Technical Documentation

White Rabbit Switch performance in Grandmaster mode

The current release of the White Rabbit Switch (WRS) in Grandmaster (GM) mode has suboptimal performance on both jitter (9ps RMS 1-100kHz) and Allan Deviation (1.4E-11 τ=1s), as presented in the last WR Workshop. The following report will briefly introduce the WRS clocking scheme, the origin of the current performance in GM mode and the improvements with some hardware modifications (done on a WRS PCB V3.4 board).

The first hardware modification allows the direct distribution of the external reference clock as Layer 1 (L1) clock without using the “SoftPLL “ (i.e. a digital implementation of the PLL used to align the WR clock - local PTP clock - to the external reference clock when operating in GM mode, or to the L1 Rx clock when operating in Boundary mode). This hardware modification achieved a measured Allan Deviation (ADEV) of 4-5E-13 τ=1s and an RMS jitter of 5.6ps.

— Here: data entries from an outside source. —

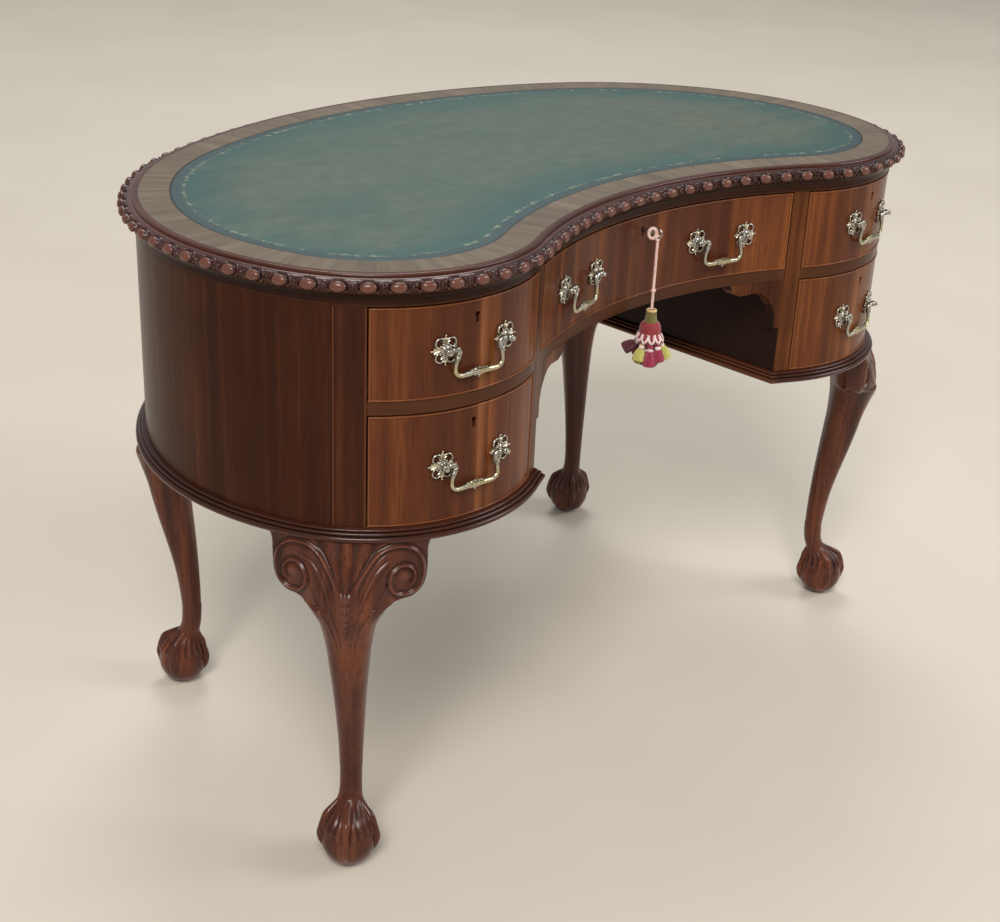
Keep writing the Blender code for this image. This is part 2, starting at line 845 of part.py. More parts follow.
def make_leg(name, degrees, side, lean, desk):
    station = station_at_turn(degrees) * side
    point = wall_point(station)
    normal = wall_normal(station)
    leg = loft(name, leg_loops(lean), "mahogany", smooth=True)
    leg.location = (point.x, point.y, 0.0)
    leg.rotation_euler.z = math.atan2(normal.x, -normal.y)
    leg.parent = desk
    combine(leg, loft(f"{name}_ears", ear_loops(station), "mahogany"), "UNION")
    return leg


# Locks


def lock_frame(station, height):
    """Frame at a drawer front's inner face: X along the wall, Y inwards, Z up, origin at the keyhole."""
    point = wall_point(station, -WALL)
    normal = wall_normal(station)
    turn = Matrix.Rotation(math.atan2(normal.x, -normal.y), 4, "Z")
    return Matrix.Translation((point.x, point.y, height)) @ turn


def keyhole_outline(clearance=0.0):
    """A round hole with a slot hanging from it, as points in X and Z."""
    radius = KEYHOLE_RADIUS + clearance
    half_slot = KEYHOLE_SLOT_WIDTH / 2 + clearance
    start = -math.pi / 2 + math.asin(half_slot / radius)
    end = math.pi * 3 / 2 - math.asin(half_slot / radius)
    points = []
    for step in range(ROUND_SIDES + 1):
        angle = start + (end - start) * step / ROUND_SIDES
        points.append((radius * math.cos(angle), radius * math.sin(angle)))
    foot = -KEYHOLE_SLOT_LENGTH - clearance
    return points + [(-half_slot, foot), (half_slot, foot)]


def keyhole_cutter(name, frame, near, far, clearance=0.0):
    """A keyhole shaped cutter between two depths of a lock frame, outwards counted as positive."""
    loops = []
    for depth in (near, far):
        loops.append([frame @ Vector((x, -depth, z)) for x, z in keyhole_outline(clearance)])
    return loft(name, loops, "mahogany")


def frame_box(name, frame, low, high, material):
    """A box given in a frame."""
    obj = box(name, low, high, material)
    obj.matrix_basis = frame
    return obj


def bolt_block(name, low, high, clearance):
    """The centre lock's bolt between two heights, or the slot that it runs in."""
    frame = lock_frame(HALF_RUN, 0.0)
    half = BOLT_WIDTH / 2 + clearance
    near = -LOCK_DEPTH / 2 - BOLT_THICKNESS / 2 - clearance
    far = -LOCK_DEPTH / 2 + BOLT_THICKNESS / 2 + clearance
    return frame_box(name, frame, (-half, near, low), (half, far, high), "steel")


def make_lock(name, station, top, carrier, with_bolt):
    """Lock let into the back of a drawer front, hollow where the key's bit turns."""
    frame = lock_frame(station, top - KEYHOLE_DROP)
    half = LOCK_WIDTH / 2
    low = (-half, -LOCK_DEPTH, KEYHOLE_DROP - LOCK_HEIGHT)
    lock = frame_box(name, frame, low, (half, -LOCK_CLEARANCE, KEYHOLE_DROP), "brass")
    lock.parent = carrier
    lock.matrix_basis = Matrix.Translation(-carrier.location) @ frame
    spin = frame @ Matrix.Rotation(math.pi / 2, 4, "X")
    depths = (LOCK_DEPTH - CHAMBER_WALL, CHAMBER_WALL)
    profile = [(CHAMBER_RADIUS, depth) for depth in depths]
    combine(lock, loft(f"{name}_chamber", turned(profile, TURNED_SIDES, spin), "steel"), "DIFFERENCE")
    mouth_start = LOCK_DEPTH - CHAMBER_WALL - MOUTH_OVERLAP
    mouth = keyhole_cutter(f"{name}_mouth", frame, mouth_start, LOCK_DEPTH + OVERRUN)
    combine(lock, mouth, "DIFFERENCE")
    if with_bolt:
        slot_low = top - BOLT_HEIGHT - LOCK_CLEARANCE * 2
        slot = bolt_block(f"{name}_slot", slot_low, top + OVERRUN, LOCK_CLEARANCE)
        combine(lock, slot, "DIFFERENCE")
    return lock


def lock_pocket(name, station, top):
    frame = lock_frame(station, top - KEYHOLE_DROP)
    half = LOCK_WIDTH / 2 + LOCK_CLEARANCE
    low = (-half, -LOCK_DEPTH - LOCK_CLEARANCE, KEYHOLE_DROP - LOCK_HEIGHT - LOCK_CLEARANCE)
    return frame_box(name, frame, low, (half, OVERRUN, KEYHOLE_DROP + OVERRUN), "mahogany")


# Handles


def rosette_outline():
    """A quatrefoil with a pointed tip between the foils, as points in X and Z."""
    points = []
    for quarter, degrees in enumerate(FOIL_DIRECTIONS):
        middle = math.radians(degrees)
        tip = math.radians(90 * quarter)
        after = math.radians(90 * (quarter + 1))
        points.append((ROSETTE_TIP * math.cos(tip), ROSETTE_TIP * math.sin(tip)))
        notch = tip + (middle - tip) * ROSETTE_NOTCH_SHARE
        points.append((ROSETTE_NOTCH * math.cos(notch), ROSETTE_NOTCH * math.sin(notch)))
        for turn in (-math.pi / 3, 0.0, math.pi / 3):
            x = FOIL_DISTANCE * math.cos(middle) + FOIL_RADIUS * math.cos(middle + turn)
            z = FOIL_DISTANCE * math.sin(middle) + FOIL_RADIUS * math.sin(middle + turn)
            points.append((x, z))
        notch = after + (middle - after) * ROSETTE_NOTCH_SHARE
        points.append((ROSETTE_NOTCH * math.cos(notch), ROSETTE_NOTCH * math.sin(notch)))
    return points


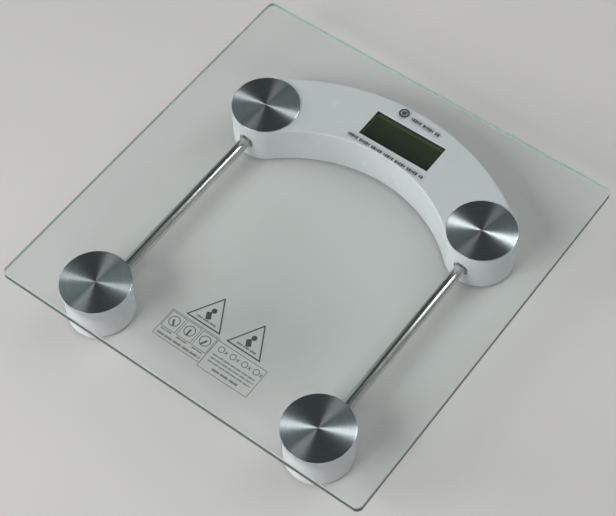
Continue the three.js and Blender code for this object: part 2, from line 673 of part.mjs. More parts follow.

The second hardware modification (orthogonal to the first one) keeps the SoftPLL fully working, using an external board to perform a clock synthesis currently done inside the FPGA, reaching an ADEV of 2E-12 τ=1s and an RMS jitter of 2.3ps. Since the clock alignment mechanism is independent from the mode in use (GM or Boundary), any performance limitation found in GM mode will be there also in Boundary mode.

DAC additive phase noise

This document explain the additive phase noise due to quantization noise in a theoretically way. Moreover, it provides phase noise values using the default mounted DAC (AD5662, 16 bits), taking into account also the voltage noise due to the DAC output stage. The result of the calculation is that AD5662 is still fine for cheap, AT-cut, voltage controlled crystal oscillators (VCXOs). In order to optimally control an OCXO with SC-cut crystal, a DAC resolution of 20+ bits is recommended.

DDMTD report

The scope of the following document is to evaluate the phase noise and stability floor of the Digital Dual Mixer Time Difference (DDMTD) phase detector in the WR PLL architecture. The measurement has been done on the WR Switch (Virtex-6) The effect of the DDMTD common clock noise on the phase noise floor is modelled mathematically and verified experimentally.
The experimental results show a phase noise floor of -108 dBc/Hz (10MHz carrier) combined with a flicker noise (1/f noise) of -100dBc/Hz at 1Hz (flicker corner frequency at 5Hz). The flicker noise has been traced to the LVDS input clock buffer of the FPGA.
The DDMTD is able to provide 4 ps single-shot precision (1 σ) with a measurement rate up to 3.8 kHz
The stability of the DDMTD has been characterized with Modified Allan Deviation (MDEV) and Allan Deviation (ADEV). The results are:

• MDEV 4E-13 at Tau=1s for Equivalent Noise BW of 50Hz,
• ADEV, is depending on the Equivalent Noise Bandwidth,
• 4E-13 at Tau=1s for Equivalent Noise BW of 0.5Hz and
• 1E-12 at Tau=1s for Equivalent Noise BW of 50Hz

Xilinx Virtex-6 transceivers: phase noise and stability

The scope of this document is to investigate the phase noise and stability of the WR Switch transceivers. Along with the Digital DMTD phase detector, they constitute the core of the WR time dissemination performance. Moreover, the report includes an analysis of the stability of the Axcen SFPs (commonly used in WR installations).
The stability analysis of the Axcen SFPs resulted in a Modified Allan Deviation of less than 1E-13 with Tau=1s..10s. The stability is better than H-Maser clock.
The GTX transceivers have a Modified Allan Deviation of 4E-13/s, dominated by flicker noise from Tau=0.1s to 100s. The stability of the GTX transceiver is equal to the stability of the phase detector used by the WR PLL (DDMTD). Hence, the overall stability of the WR Switch configured as a boundary clock is equally dominated by the GTX and by the DDMTD.